Rockies ownership wants their payroll to be at $45 million next year. Roughly half of that will be consumed by two players -- Todd Helton ($16.6 million a year from here to eternity) and Jason Jennings ($4.4 million for 2006, but then mercifully we are rid of him). $45 million is a small-market payroll. Colorado's peers in that bracket are teams like Milwaukee and Pittsburgh. It's true that they're spending more than Tampa Bay, Kansas City, and Florida (take a look at the Marlins' salary breakdown sometime, it's pretty funny), but they're getting readily outspent by teams like the A's, Blue Jays, and (most importantly) the other four teams in their division.

Denver is not a small city, nor is it a poor sports market. The Broncos have to be one of the most enduringly successful franchises in American sports. The Avalanche's sellout streak was unharmed by the NHL's strike and attendance continues to be great despite some of the highest ticket prices in hockey. The Nuggets...well, you can still see the Nuggets play pretty good teams for $10 some nights. The point is, this region is perfectly willing to shell out to see pro sports, so long as the teams win consistently. The first half-decade of Rockies baseball illustrated that an audience much greater than small market size exists for major league baseball in Denver. During the franchise's formative years at Mile High, I believe they set records for single-game and season attendance that still stand. The first year at Coors, the wild card season of 1995, was wildly profitable as well.

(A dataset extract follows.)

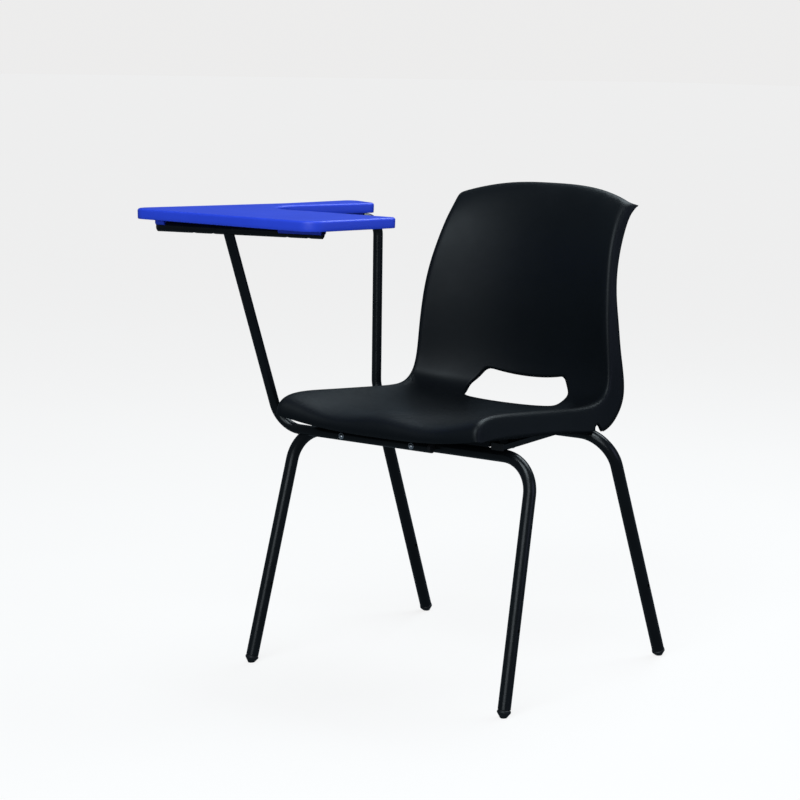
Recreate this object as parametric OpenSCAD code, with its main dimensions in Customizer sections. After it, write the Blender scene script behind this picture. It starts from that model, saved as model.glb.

But Denverites don't truck well with losing ugly (just ask Gary Barnett), and the Rockies seem to have been redrawing their estimated market size smaller and smaller every year since '95. That's why Todd Helton (and Mike Hampton and Denny Neagle) got the contracts they did when they did, and now the team squeezes every dollar. The unspoken corollary to the Rockies' Incredible Shrinking Market Size is that were the team every to somehow become good again, people might start coming back. Coors Field has a national reputation akin to a death camp for pitchers, but it's actually a beautiful place to watch a baseball game, and most people in Denver are somewhat aware of this in the backs of their minds. If Dan O'Dowd's latest top secret plan of building on the cheap through the draft ever pans out, the Rockies could be in a position to retain a few of their most valuable homegrown chips when the time comes, and even add a free agent piece or two if they're ever really in position a piece or two away. Assuming it's not too late. Which I don't think it is. I hope. This isn't South Florida.